Adjacent chapters stay inside the same cultural region.

Chapter

18th–19th c. Colonization & Multiethnic Settlements

1718 - 1918

Imperial colonization brought Germans (Danube Swabians), Slovaks, Rusyns, and others, imprinting towns with new churches, house-types, and foodways that still flavor today's festivals. Read this layer in Kačarevo (Franzfeld) bacon-curing traditions and Bački Petrovac's Slovak Lutheran rhythm that continues in annual gatherings.

Chapter

Austro‑Hungarian Urban Modernity & Secession

1867 - 1918

Under Dual Monarchy, cities in northern Vojvodina bloomed with Hungarian Secession (Art Nouveau).
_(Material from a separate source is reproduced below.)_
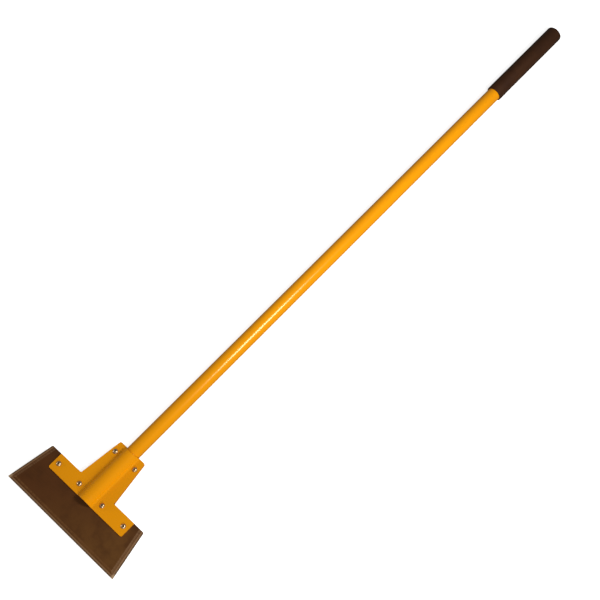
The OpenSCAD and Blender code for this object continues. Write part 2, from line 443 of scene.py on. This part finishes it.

You read this era in Subotica's synagogue and Raichle's fantastical palace—civic façades that still host exhibitions and concerts and signal a cosmopolitan, multi-confessional townscape.

Chapter

Habsburg Reconquest & Military Frontier

1699 - 1881

The Habsburg Monarchy's Great Turkish War victories and the Treaty of Karlowitz reset borders and created the Military Frontier. You read this through the fortified Petrovaradin—'Gibraltar on the Danube'—and Sremski Karlovci where the 1699 treaty was signed and the Serbian Patriarchate's seat anchored clerical life along the new border.

Chapter

Yugoslav Statehood, War Ruptures & Provincial Autonomy

1918 - 1990

This century-thread runs from unification (1918) through occupation and the Novi Sad Raid (1942), to the Socialist Autonomous Province with 1974's expanded self-rule. You read it in memorials along the Danube, in museum galleries framing multiethnic life, and in interwar-origin harvest rites that survived into socialist civic calendars.